From the Miami perspective, this game will be remembered for how the Heat rallied around Wade—then watched him save his best for last.
“We reminded him in one of the final huddles, this is his time,” Heat coach Erik Spoelstra said.
The 2006 NBA finals MVP was in the arena late Monday night, trying to work on some things in one of his customary playoff-after-dark sessions.
Sometimes it works. Sometimes it doesn’t. This seemed like it would be the latter.
Whatever answer he sought, he didn’t find for much of Game 4. Wade made just 5 of 16 shots from the field, lacking his usual lift at the rim. He made a pair of free throws with 1:50 left in the first half for his seventh and eighth points, and didn’t score again until overtime.
Better late than never.
“You could tell that neither team wanted to lose,” Wade said. “Both teams were clawing. If you’re a fan of the game, this was a great basketball game. … This was will.”
Chicago turned the ball over on consecutive possessions late in overtime, Wade turned the second of those into a layup with 1:01 left for a 95-89 lead, and the Heat soon knew they were one win away from the title round.
“Hey, they’re a great team,” Bulls coach Tom Thibodeau said. “They compete. They play hard. They play great defense … and they made plays at the end.”
The fourth quarter was pure theater, both teams clearly knowing—clearly relishing—the stakes.
Miami scored the first seven points for a 70-69 lead. Chicago took the lead back on a pair of free throws by Rose with 6:34 left, and Miami answered with a four-point possession—two free throws by Bosh after a flagrant foul against Boozer, followed by Miller making a jumper over Rose for a 78-77 edge.
Back and forth from there, with the lead, the momentum, control of the series, all seeming to turn every time the ball crossed midcourt.
“We thought we had chances to win and unfortunately we came up short,” Boozer said. “All we can do now is focus on the next one at home and do what we can to win that game and then move forward from there.”
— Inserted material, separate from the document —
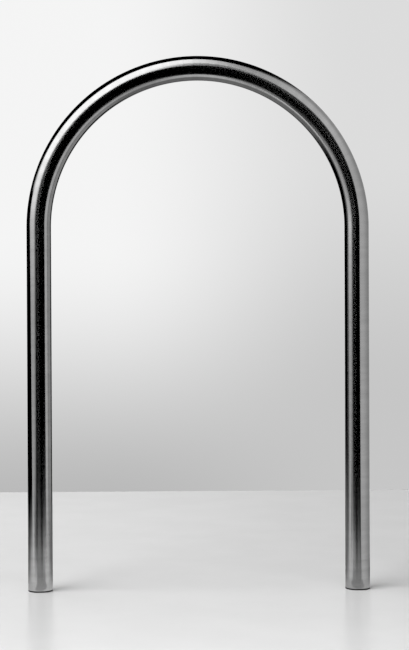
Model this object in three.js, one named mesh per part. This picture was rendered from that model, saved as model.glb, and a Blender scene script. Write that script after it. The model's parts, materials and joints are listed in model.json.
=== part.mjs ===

Rose had a chance with 28 seconds left in regulation, his jumper from the left side hitting the rim and eventually being corralled by Miller. The Heat called time with 23 seconds left, 18 seconds on the shot clock, everyone in the building probably thinking the play would be set up for James.
It was. And it never got a chance for liftoff.
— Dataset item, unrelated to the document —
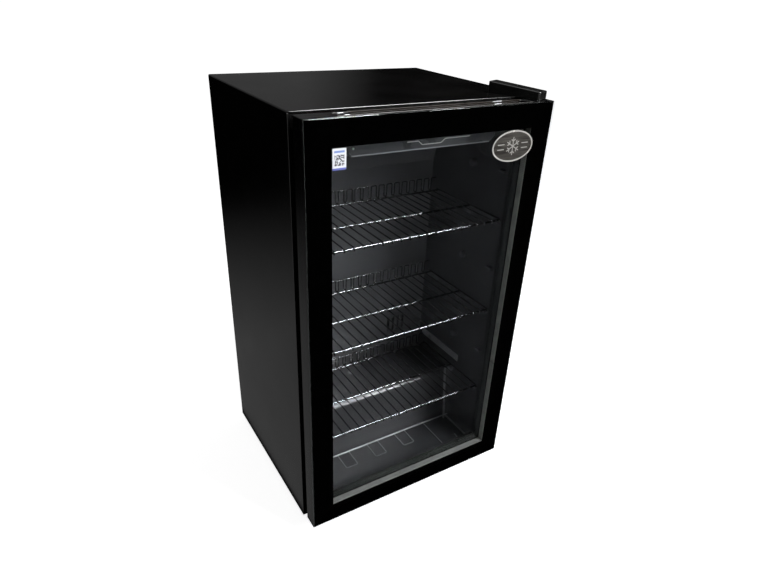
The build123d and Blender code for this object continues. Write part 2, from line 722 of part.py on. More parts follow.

Referee Bennett Salvatore called James for an offensive foul with 8 seconds left, saying Ronnie Brewer(notes) beat him to the spot as the two-time MVP tried to back down the right side of the lane. So instead of winning the game late in regulation, James had to send it to overtime with defense. He guarded Rose on the final possession, forcing the Chicago guard into a jumper that fell way short—and off to an extra 5 minutes they went.
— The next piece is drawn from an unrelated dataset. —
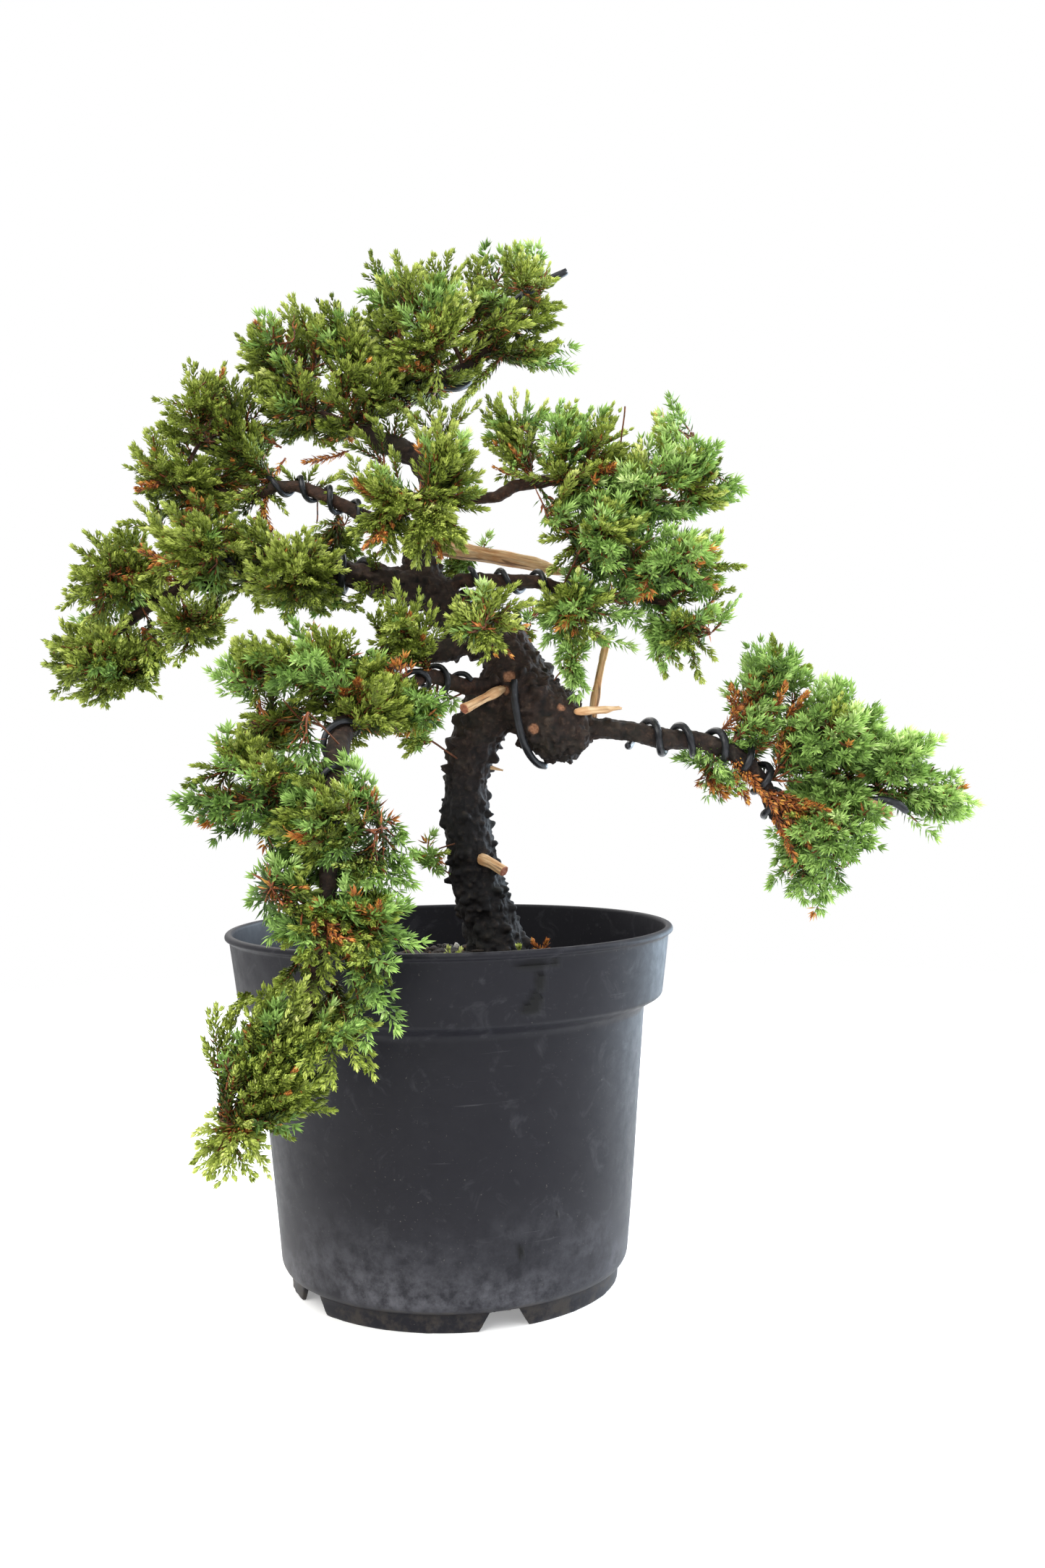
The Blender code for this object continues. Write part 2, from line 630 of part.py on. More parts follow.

“All I can do now is put it behind me and go forward,” Rose said.
A day after being fined $50,000 for directing an anti-gay slur at a fan during Game 3, Bulls center Joakim Noah(notes) had six points and 14 rebounds in 45 minutes. And there seemed to be very little, if any, unusual rancor from Miami fans toward Noah.
Chicago’s lead was 46-44 at halftime, after some wild emotional swings—a 19-4 run by the Bulls, followed by a 29-9 spurt for the Heat, then capped by an 18-7 rebuttal by the Bulls to close the second quarter.
The Heat never led in the third quarter, but Chicago never pulled away.
The Bulls were up by eight and had possession with 3 minutes left, before Miami scored eight of the game’s next 10 points to make a precarious deficit a bit more manageable and set up the unbelievable final quarter.
“Look, this series is an absolute bloodbath,” Spoelstra said. “It’s about as competitive and physical as it can be.”
Notes: Duke coach Mike Krzyzewski sat with Heat owner Micky Arison near midcourt. … The teams combined for 21 turnovers in Game 3. They had 22 by the midpoint of the third quarter on Tuesday night. … Bulls reserve C Omer Asik(notes), who tweaked an ankle in Game 3, logged 2 minutes on Tuesday, limping noticeably.